Similarly, digital banking and personal finance apps could perhaps score retailers and brands which appear in your statements and receipts, based on their ESG performance. 46% of global consumers said they would be willing to forgo a brand name to buy environmentally friendly products. Open banking provides the technology for a huge range of innovation in this kind of enhanced personal financial awareness.
From this quick review, it’s clear we are only at the beginning of a wave of innovation that’s motivated by powerful forces of growing awareness and concern about our human impact on the planet. The banking industry has an enormously positive potential role to play in this story, both directly and indirectly.
CREALOGIX Christmas charity 2019
We are convinced that new technologies will not only make banking more efficient, but will also produce solutions that will help us actively address key environmental issues.
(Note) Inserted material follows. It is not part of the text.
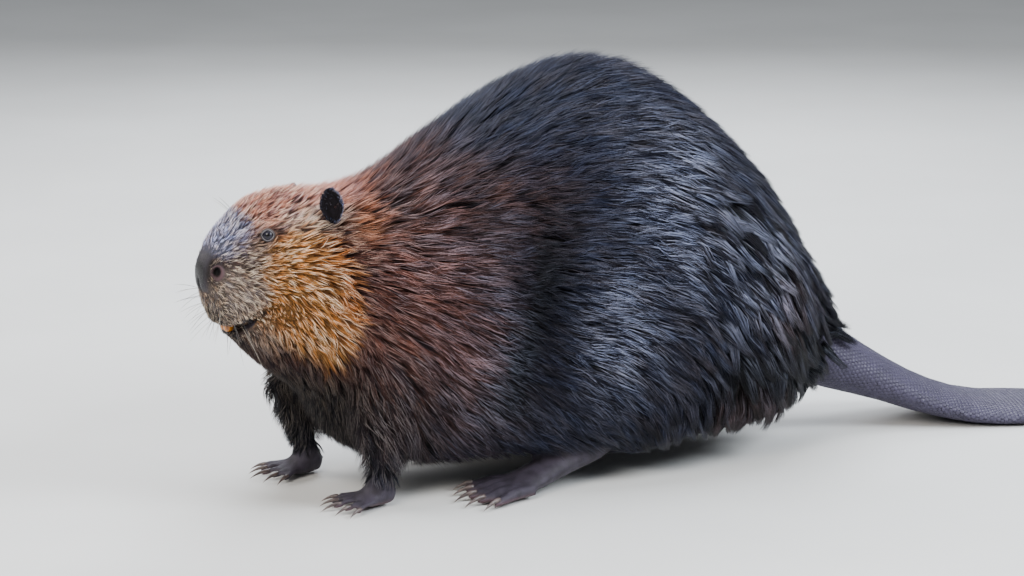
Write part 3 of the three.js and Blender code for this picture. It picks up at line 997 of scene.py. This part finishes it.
def grown(pelt, growth):
    """Strands in tufts: their paths and directions, and what each carries."""
    rng = pelt.random
    sparse = 1.0
    roots, normals = pelt.roots(lambda p, n: growth.room(p, n) * sparse / growth.coat.density)
    p = own(roots)
    wet = growth.wet(p)
    length = growth.length(p) * (0.85 + 0.3 * rng.random(len(p))) * MM
    # Tufts run over the skin beside their leader, and their tips are drawn to its tip.
    lead = leaders(roots, rng.random(len(roots)) < damp(LEADING, wet))
    stray = rng.normal(0, 1, (len(roots), 2))
    stray = (stray[lead] * 0.75 + stray * 0.5) * np.radians(growth.wayward)
    paths, upright = pelt.laid(roots, normals, length, growth.hang(p), stray, growth.lie)
    levels = np.linspace(0, 1, growth.segments + 1)
    paths, upright = sampled(paths, levels), unit(sampled(upright, levels))
    lock, own_chance = rng.random(len(roots))[lead], rng.random(len(roots))
    away = np.linalg.norm(roots - roots[lead], axis=1) / MM
    pull = damp(DRAWN, wet) * (1 - step(away, damp(NEAR, wet), damp(FAR, wet)))
    paths = paths + (paths[lead] - paths) * (pull[:, None] * levels[None, :] ** 0.9)[..., None]
    forward = unit(np.gradient(paths, axis=1))
    side = unit(np.cross(forward, upright))

    # Hairs stand in a long ring round their tuft's root, close up towards the tip, and bend and rise.
    pick = np.repeat(np.arange(len(roots)), growth.children)
    n = len(pick)
    turn, reach = rng.random(n) * 2 * math.pi, np.sqrt(rng.random(n)) * growth.spread(p)[pick] * MM
    offset = np.stack([np.cos(turn) * reach, np.sin(turn) * reach * 1.6], 1)[:, None, :]
    offset = offset * (1 - 0.9 * levels**1.2)[None, :, None]
    bend = rng.normal(0, 1, (n, 2)) * (damp(BENDING, wet) * length)[pick][:, None]
    bend = bend[:, None, :] * (levels**1.8)[None, :, None]
    weight = damp(ALIKE, wet[pick])
    chance = weight * lock[pick] + (1 - weight) * (0.4 * own_chance[pick] + 0.6 * rng.random(n))
    chance = step(chance, 0.15, 0.85)
    proud = 0.75 + 0.32 * rng.random(n) + 0.12 * chance + 0.3 * wet[pick] * (lock[pick] - 0.5)
    lift = growth.rise(p)[pick] * MM * proud
    lift = lift * (1 + 0.9 * growth.flyaway(p)[pick] * rng.random(n))
    lift = lift[:, None] * levels[None, :] ** 0.85 - 0.0012 * (1 - levels)[None, :] ** 2
    line = (paths[pick] + side[pick] * (offset[..., :1] + bend[..., :1]) + forward[pick] * offset[..., 1:]
            + upright[pick] * (lift[..., None] + bend[..., 1:] * 0.35))
    line[..., 2] = np.maximum(line[..., 2], 0.6 * MM)
    # Whole locks are a little warmer or colder than their neighbours.
    start = own(line[:, 0])
    warmth = rng.normal(0, 1, len(roots))
    warmth = np.clip(warmth[lead] * 0.8 + warmth * 0.45, -1.6, 1.6)[pick, None] * growth.drift
    return {
        "line": line, "side": side[pick], "up": upright[pick], "start": start,
        "tone": growth.tone(start) * np.exp(warmth * (1.0, 0.4, -0.5)),
        "gleam": growth.gleam(start), "straw": growth.straw(start), "chance": chance, "wet": wet[pick],
        "width": growth.width(p)[pick] * MM * (1.1 + 0.35 * rng.random(n) - 0.65 * chance),
    }


def unwrapped(p):
    """Places on the bake map: the share of the way round the body's long axis, and along it."""
    x, y, z = p.T
    axis = np.interp(y, [-400, -320, -200, 0, 150, 260, 560], [215, 205, 205, 200, 150, 80, 4])
    at = np.stack([np.arctan2(x, axis - z), y], 1)
    return 0.01 + 0.98 * (at - at.min(0)) / np.maximum(np.ptp(at, axis=0), 1e-6)


def strand_piece(name, strands, segments, finish, thick=0.5):
    """One piece of coat."""
    shape, faces = strand_shape(segments)
    along, angle = np.clip(shape[:, 2], 0, 1), np.arctan2(shape[:, 1], shape[:, 0])
    ring = np.rint(along * segments).astype(int)
    half = girth(along)[None, :] * strands["width"][:, None]
    points = (strands["line"][:, ring] + strands["side"][:, ring] * (np.cos(angle) * half)[..., None]
              + strands["up"][:, ring] * (np.sin(angle) * half * thick)[..., None])
    count, size = points.shape[:2]
    carried = np.empty((count, size, 4))
    carried[..., 0] = along[None, :]
    for i, key in enumerate(("chance", "wet", "straw")):
        carried[..., i + 1] = strands[key][:, None]
    tone = np.concatenate([strands["tone"], strands["gleam"][:, None]], 1)[:, None, :]
    patch = np.stack([np.cos(angle) * 0.5, along - 0.5], 1) * PATCH
    uv = unwrapped(strands["start"])[:, None, :] + patch[None, :, :]
    return piece(name, joined(name, points, faces, uv, {"tone": tone, "strand": carried}), finish)


MOST = 19000  # hairs in one piece


def coat_pieces(name, strands, segments, finish):
    """Cuts a part of the coat into pieces of even size along the body."""
    order = np.argsort(strands["start"][:, 1], kind="stable")
    chunks = np.array_split(order, math.ceil(len(order) / MOST))
    for i, chunk in enumerate(chunks):
        some = {key: value[np.sort(chunk)] for key, value in strands.items()}
        strand_piece(f"{name}_{i + 1}", some, segments, finish)


def build_coat(coat):
    pelt = Pelt(bpy.data.objects["skin"].data, coat.seed)
    finish = fur_finish(coat)
    for name, kind in (("coat_body", BodyHair), ("coat_head", HeadHair)):
        coat_pieces(name, grown(pelt, kind(coat)), kind.segments, finish)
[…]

This is impressively demonstrated by the initiative The Ocean Cleanup. Billed as “the largest cleanup in history”, this non-profit organisation tackles plastic waste in seas and rivers, which, if left unchecked, massively endangers ecosystems and makes people and animals sick – especially through the circulation of microplastics.
Passive cleaning systems that move with the tides, as well as solar-powered collection tanks in rivers, are so effective that the project aims to reduce plastic in the world’s oceans by 90 percent by 2040. This sounds like the kind of goal we can get behind! This year CREALOGIX Germany took their annual budget for Christmas cards and gifts and instead used it to support The Ocean Cleanup.